— EXERCISE DIRECTIONS —
Give back exactly the lines running from the line that holds "Model this object" through the line that holds "wasm.setup();", ends included, and no other lines.

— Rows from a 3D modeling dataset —
[start]
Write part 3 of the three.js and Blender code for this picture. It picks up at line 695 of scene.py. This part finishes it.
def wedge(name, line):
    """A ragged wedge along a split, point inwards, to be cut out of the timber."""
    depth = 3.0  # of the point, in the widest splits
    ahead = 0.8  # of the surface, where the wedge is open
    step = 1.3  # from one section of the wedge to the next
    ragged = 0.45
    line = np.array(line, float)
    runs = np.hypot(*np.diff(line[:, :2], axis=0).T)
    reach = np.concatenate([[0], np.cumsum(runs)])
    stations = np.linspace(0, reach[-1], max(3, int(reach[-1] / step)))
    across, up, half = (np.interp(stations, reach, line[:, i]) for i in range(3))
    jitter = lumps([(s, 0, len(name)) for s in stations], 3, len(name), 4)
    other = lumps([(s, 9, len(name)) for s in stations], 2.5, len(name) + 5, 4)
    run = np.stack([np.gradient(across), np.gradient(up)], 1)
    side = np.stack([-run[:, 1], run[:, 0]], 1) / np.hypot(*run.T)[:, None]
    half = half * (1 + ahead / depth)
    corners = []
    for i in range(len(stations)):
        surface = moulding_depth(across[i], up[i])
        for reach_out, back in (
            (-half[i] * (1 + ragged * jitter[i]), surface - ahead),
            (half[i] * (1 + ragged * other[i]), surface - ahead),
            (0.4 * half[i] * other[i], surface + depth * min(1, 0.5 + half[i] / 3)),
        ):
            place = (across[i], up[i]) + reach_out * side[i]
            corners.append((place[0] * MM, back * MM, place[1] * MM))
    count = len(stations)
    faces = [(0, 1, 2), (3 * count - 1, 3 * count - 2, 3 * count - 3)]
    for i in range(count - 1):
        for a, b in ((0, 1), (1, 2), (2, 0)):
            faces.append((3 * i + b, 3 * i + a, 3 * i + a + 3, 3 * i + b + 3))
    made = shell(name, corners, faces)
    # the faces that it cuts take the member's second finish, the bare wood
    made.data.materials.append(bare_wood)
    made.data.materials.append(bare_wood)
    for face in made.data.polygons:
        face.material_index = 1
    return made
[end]
[start]
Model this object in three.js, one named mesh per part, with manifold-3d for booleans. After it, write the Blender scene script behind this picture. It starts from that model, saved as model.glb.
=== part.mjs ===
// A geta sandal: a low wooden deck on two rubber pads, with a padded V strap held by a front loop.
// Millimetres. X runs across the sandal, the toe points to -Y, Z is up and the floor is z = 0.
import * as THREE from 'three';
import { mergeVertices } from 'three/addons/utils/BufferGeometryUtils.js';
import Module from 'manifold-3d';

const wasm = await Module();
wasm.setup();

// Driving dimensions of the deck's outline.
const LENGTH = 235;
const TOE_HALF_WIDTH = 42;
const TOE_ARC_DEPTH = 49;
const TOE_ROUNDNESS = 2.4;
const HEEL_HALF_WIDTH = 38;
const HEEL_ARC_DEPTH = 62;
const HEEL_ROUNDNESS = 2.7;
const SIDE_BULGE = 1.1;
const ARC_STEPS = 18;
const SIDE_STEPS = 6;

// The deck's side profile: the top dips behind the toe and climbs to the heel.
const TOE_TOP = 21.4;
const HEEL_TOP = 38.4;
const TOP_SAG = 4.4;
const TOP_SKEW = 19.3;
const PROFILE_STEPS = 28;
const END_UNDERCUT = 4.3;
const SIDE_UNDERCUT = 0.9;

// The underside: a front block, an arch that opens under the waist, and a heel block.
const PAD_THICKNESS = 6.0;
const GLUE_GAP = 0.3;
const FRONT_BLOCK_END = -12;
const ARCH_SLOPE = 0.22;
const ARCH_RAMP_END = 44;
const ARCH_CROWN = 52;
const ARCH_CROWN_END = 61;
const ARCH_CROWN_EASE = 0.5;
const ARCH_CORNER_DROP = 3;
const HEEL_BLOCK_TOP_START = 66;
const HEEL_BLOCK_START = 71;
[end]
— CORRECT OUTPUT —
Model this object in three.js, one named mesh per part, with manifold-3d for booleans. After it, write the Blender scene script behind this picture. It starts from that model, saved as model.glb.
=== part.mjs ===
// A geta sandal: a low wooden deck on two rubber pads, with a padded V strap held by a front loop.
// Millimetres. X runs across the sandal, the toe points to -Y, Z is up and the floor is z = 0.
import * as THREE from 'three';
import { mergeVertices } from 'three/addons/utils/BufferGeometryUtils.js';
import Module from 'manifold-3d';

const wasm = await Module();
wasm.setup();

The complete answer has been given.